**EXCERPTED DATA**
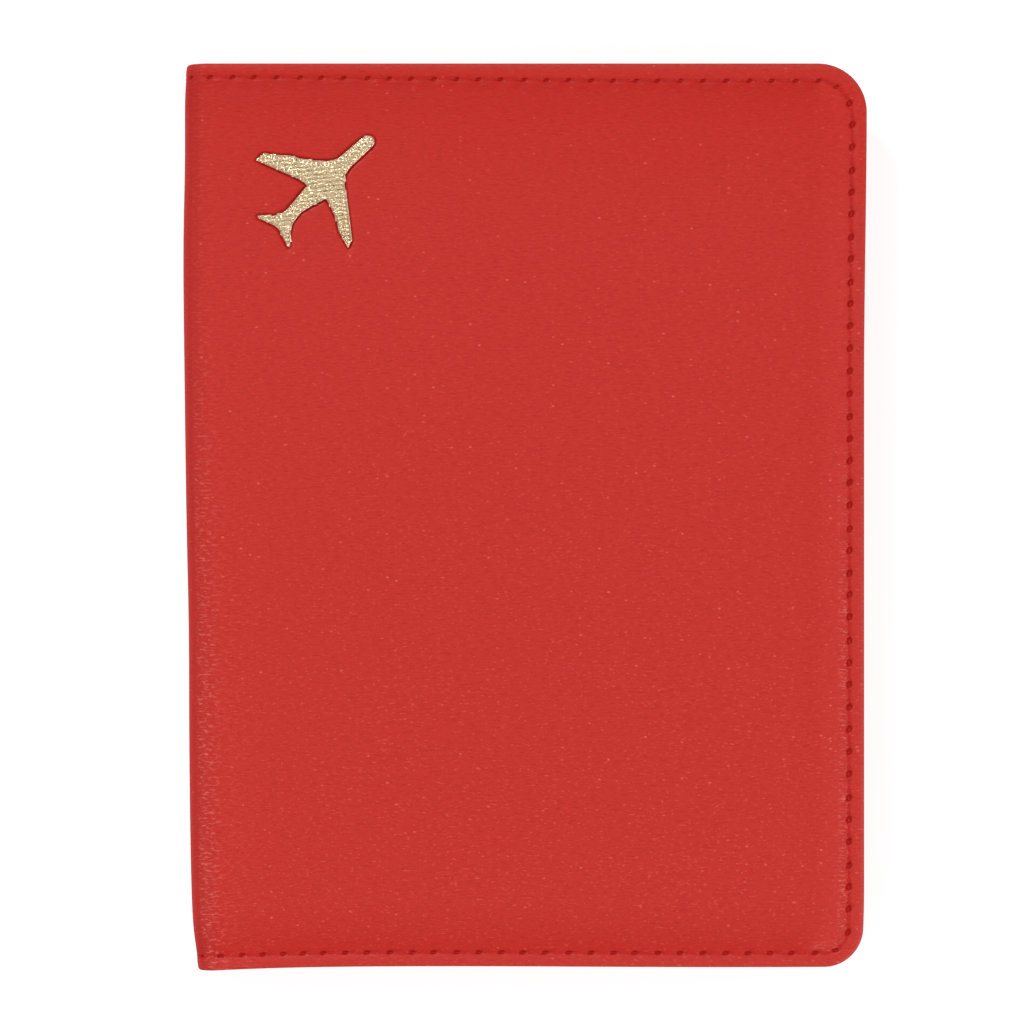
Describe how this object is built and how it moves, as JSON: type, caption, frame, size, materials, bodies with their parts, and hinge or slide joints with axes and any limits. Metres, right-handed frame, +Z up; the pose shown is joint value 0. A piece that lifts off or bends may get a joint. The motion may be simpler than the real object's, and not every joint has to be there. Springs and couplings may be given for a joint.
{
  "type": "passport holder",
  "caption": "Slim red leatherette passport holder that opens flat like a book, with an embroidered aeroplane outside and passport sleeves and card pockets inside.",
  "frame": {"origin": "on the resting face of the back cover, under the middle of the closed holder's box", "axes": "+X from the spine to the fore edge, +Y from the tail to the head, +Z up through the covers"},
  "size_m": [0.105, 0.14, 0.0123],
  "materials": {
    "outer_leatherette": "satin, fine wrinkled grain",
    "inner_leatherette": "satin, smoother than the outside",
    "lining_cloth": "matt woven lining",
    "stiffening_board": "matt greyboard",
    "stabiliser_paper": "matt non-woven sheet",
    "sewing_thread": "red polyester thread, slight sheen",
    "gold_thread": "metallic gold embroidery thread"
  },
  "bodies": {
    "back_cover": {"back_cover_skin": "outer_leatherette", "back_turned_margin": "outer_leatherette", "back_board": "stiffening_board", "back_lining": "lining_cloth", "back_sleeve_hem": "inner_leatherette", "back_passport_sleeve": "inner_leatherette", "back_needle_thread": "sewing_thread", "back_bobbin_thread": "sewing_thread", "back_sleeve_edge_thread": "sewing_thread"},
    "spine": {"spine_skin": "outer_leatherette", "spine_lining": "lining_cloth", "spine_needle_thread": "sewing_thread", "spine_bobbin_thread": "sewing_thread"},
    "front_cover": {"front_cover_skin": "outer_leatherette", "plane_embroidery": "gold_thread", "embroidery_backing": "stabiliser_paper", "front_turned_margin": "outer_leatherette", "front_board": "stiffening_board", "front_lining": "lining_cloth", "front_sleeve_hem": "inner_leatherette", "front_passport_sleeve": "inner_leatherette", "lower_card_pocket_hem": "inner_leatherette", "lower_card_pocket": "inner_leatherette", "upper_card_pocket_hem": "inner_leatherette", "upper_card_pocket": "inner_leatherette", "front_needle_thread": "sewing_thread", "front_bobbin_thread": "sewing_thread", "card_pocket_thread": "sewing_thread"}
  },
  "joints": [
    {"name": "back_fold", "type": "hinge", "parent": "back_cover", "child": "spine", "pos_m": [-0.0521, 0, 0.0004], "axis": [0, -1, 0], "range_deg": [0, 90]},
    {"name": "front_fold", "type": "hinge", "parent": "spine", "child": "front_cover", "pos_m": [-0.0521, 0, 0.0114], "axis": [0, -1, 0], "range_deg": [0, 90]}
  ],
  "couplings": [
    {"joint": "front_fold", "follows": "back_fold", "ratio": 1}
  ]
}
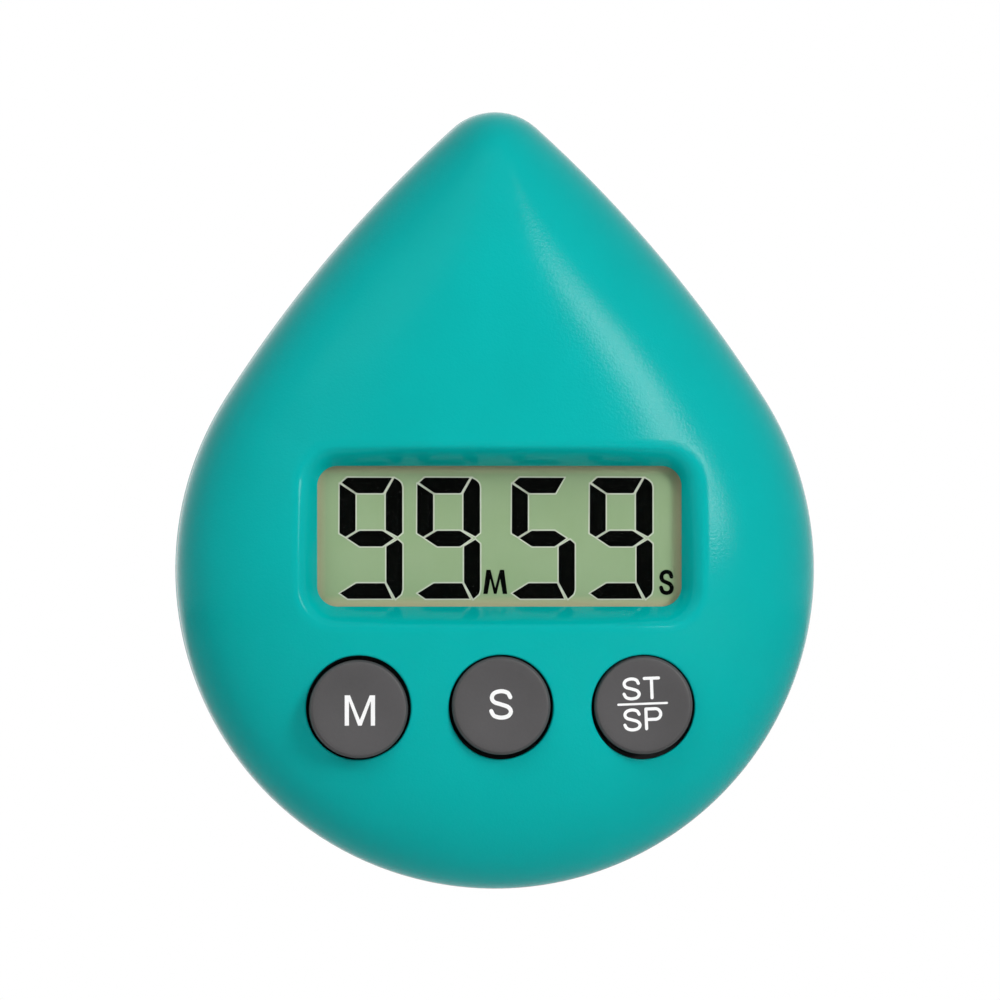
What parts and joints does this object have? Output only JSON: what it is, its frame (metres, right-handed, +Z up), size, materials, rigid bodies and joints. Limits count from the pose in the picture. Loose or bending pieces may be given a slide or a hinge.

**DIRECTIONS**
List the lines of the entries that include "object".

**FULL RESPONSE**
Describe how this object is built and how it moves, as JSON: type, caption, frame, size, materials, bodies with their parts, and hinge or slide joints with axes and any limits. Metres, right-handed frame, +Z up; the pose shown is joint value 0. A piece that lifts off or bends may get a joint. The motion may be simpler than the real object's, and not every joint has to be there. Springs and couplings may be given for a joint.
What parts and joints does this object have? Output only JSON: what it is, its frame (metres, right-handed, +Z up), size, materials, rigid bodies and joints. Limits count from the pose in the picture. Loose or bending pieces may be given a slide or a hinge.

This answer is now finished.